Going all the way back to 1926, whenever a year started off with a negative January the subsequent 11 month period was positive 59% of the time, with an average return of approximately 7%. Further, from its most recent peak on November 3 of 2015, the S&P 500 has lost -10.43% through January 15, 2016. We can look into subsequent 1, 3, and 5 year annualized returns across domestic, international developed, and emerging markets after similar declines. The table below shows these exact metrics.

For example, for US Large Cap stocks there have been 152 periods from 1926 through 2015 where there have been 10% declines. The subsequent 1, 3, and 5 year annualized returns were, on average, 11.95%, 8.94%, and 10.07%, respectively. Similarly, when the US Large Cap stocks have declined by 20%, which has happened 39 times in the past, subsequent returns have been 10.43%, 7.58%, and 9.63%, respectively. There have been similar trends across the international/developed and emerging markets as well.

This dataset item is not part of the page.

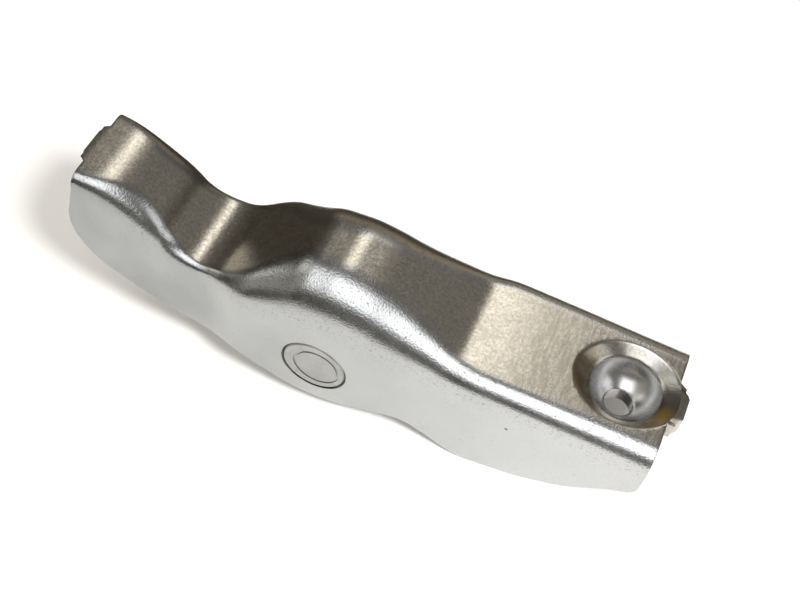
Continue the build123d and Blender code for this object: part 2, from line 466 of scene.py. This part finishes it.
# Socket: oil hole, cup and funnel mouth, cut in one stroke
oil_radius = 1.62
mouth_radius = 3.98
funnel_depth = 0.9
funnel_length = 6.0
funnel_width = 5.15
under_web = -8
cup_steps = 13
hole_rim = -ball_depth - sqrt(cup_radius**2 - oil_radius**2)
cup_start = asin((hole_rim + 0.1 + ball_depth) / cup_radius)
cup_end = asin((-funnel_depth + ball_depth - 0.12) / cup_radius)
cup_rings = [(under_web, oil_radius, oil_radius)]
for rise, wider in ((-0.1, 0), (0.04, 0.12)):
    cup_rings.append((hole_rim + rise, oil_radius + wider, oil_radius + wider))
for ring in range(cup_steps + 1):
    angle = cup_start + (cup_end - cup_start) * ring / cup_steps
    across = cup_radius * cos(angle)
    cup_rings.append((-ball_depth + cup_radius * sin(angle), across, across))

# The funnel's wall widens from the cup's mouth and rolls over at the web
funnel_steps = (
    (0.06, -funnel_depth),
    (0.2, -0.78),
    (0.5, -0.48),
    (0.8, -0.18),
    (0.95, -0.03),
    (1.1, 0.02),
    (1.3, 0.06),
)
for share, height in funnel_steps:
    length = mouth_radius + (funnel_length - mouth_radius) * share
    width = mouth_radius + (funnel_width - mouth_radius) * share
    cup_rings.append((height, length, width))
socket = turned("socket", cup_rings)
apply_modifier(pressing, "BOOLEAN", operation="DIFFERENCE", object=socket, solver="MANIFOLD")
bpy.data.objects.remove(socket)

# Axle holes, chamfered outside
axle_radius = 3.73
hole_chamfer = 0.2
flare = axle_radius + 1.5
flare_half = 9.0
straight_half = bay_half - hole_chamfer
hole_rings = [
    (-flare_half, flare, flare),
    (-straight_half, axle_radius, axle_radius),
    (straight_half, axle_radius, axle_radius),
    (flare_half, flare, flare),
]
axle_centre = Vector((-axle_reach, 0, -axle_drop))
hole = turned("hole", hole_rings)
hole.data.transform(Matrix.Translation(axle_centre) @ Matrix.Rotation(pi / 2, 4, "X"))
apply_modifier(pressing, "BOOLEAN", operation="DIFFERENCE", object=hole, solver="MANIFOLD")
bpy.data.objects.remove(hole)

# How much of each point is ground web, tumbled bend, polished cup, the funnel's side painted
# in brown shade or the funnel's side painted with a highlight; each share fades out over a
# short way
web_fade = 0.7
bend_fade = 1.2
cup_fade = 0.5
funnel_fade = 0.08
rim_length = funnel_length + 0.2
rim_width = funnel_width + 0.25
finish_and_light_shares = ("ground", "rounding", "polish", "funnel", "bright_side")
for name in finish_and_light_shares:
    pressing.data.attributes.new(name, "FLOAT", "POINT")
ground, rounding, polish, funnel, bright_side = (
    pressing.data.attributes[name].data for name in finish_and_light_shares
)
for vertex in pressing.data.vertices:
    x, y, z = vertex.co
    bend = eased(x, bend_radii)
    flat = eased(x, half_widths) - bend
    crown_z = min(crown_line, key=lambda point: abs(point.x - x)).y
    near_flat = held((flat + web_fade / 2 - abs(y)) / web_fade)
    ground[vertex.index].value = near_flat
    down = held((z - crown_z + bend + bend_fade) / bend_fade)
    rounding[vertex.index].value = (1 - near_flat) * down
    from_ball = Vector((x, y, z + ball_depth)).length
    below_rim = held((-z - funnel_depth) / cup_fade)
    polish[vertex.index].value = below_rim if from_ball < cup_radius + 0.1 else 0
    from_middle = Vector((x / rim_length, y / rim_width)).length
    in_funnel = held((1.02 - from_middle) / funnel_fade)

    # Painted shade and highlight: the funnel's side towards the valve end and the near wall
    # is painted a mottled brown shade, the other side a lighter painted highlight
    shaded_side = held(0.55 - (0.6 * x + 0.6 * y) / 8)
    funnel[vertex.index].value = shaded_side * in_funnel
    bright_side[vertex.index].value = (1 - shaded_side) * in_funnel

smooth_below = 32
pressing.data.transform(rest_pose)
activate(pressing)
bpy.ops.object.shade_smooth_by_angle(angle=radians(smooth_below))


def material(name):
    made = bpy.data.materials.new(name)
    made.use_nodes = True
    made.node_tree.nodes.clear()
    return made, made.node_tree


def node(tree, kind, settings=(), **inputs):
    """A shader node with its settings and inputs; i0 is an input by its number."""
    added = tree.nodes.new(kind)
    for key, value in dict(settings).items():
        setattr(added, key, value)
    for key, value in inputs.items():
        numbered = key[0] == "i" and key[1:].isdigit()
        socket = added.inputs[int(key[1:]) if numbered else key.replace("_", " ")]
        if isinstance(value, bpy.types.NodeSocket):
            tree.links.new(value, socket)
        else:
            socket.default_value = value
    return added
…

Negative returns don’t necessarily lead to further negative returns. In fact, history seems to suggest the opposite. But what about volatility? Volatility measures both down and upside movements within the market and many professional traders believe it to be a great technical indicator. Unfortunately, volatility does not provide much insight in terms of future expectations, at least over multiple years. Once we move outside daily, monthly and even annual volatility estimates, which many statisticians have described as “random noise,” volatility (as measured by standard deviation) and realized returns have had a very loose relationship. Grouping the returns of the S&P 500 Index by decade going back to 1930, we can see that there have been periods of high volatility and high returns, high volatility and high realized returns, low volatility and high realized returns and low volatility and low realized returns. See table below.

The markets have tested investor discipline so far this year. While the S&P 500 has delivered its ninth worst performance in measured history, we need to be careful about extrapolating these results into the future. History has shown that more often than not, a deep decline has usually resulted in favorable returns for investors over subsequent short term time periods. Although times are volatile, we should embrace market volatility as it indicates a properly functioning market. More uncertainty should lead to more volatility. Nobody knows for sure what the future will hold, but if it is anything like it has been in the past, then investors should be excited. As always, maintaining discipline through all market environments is essential. Abandoning long term discipline and inviting short term emotion more often than not leads to bad financial outcomes.

Strap in and hold on for the ride.



[i] Dimensional Fund Advisors. Recent Market Volatility. Dimesional Fund Advisors, LP: February 2016.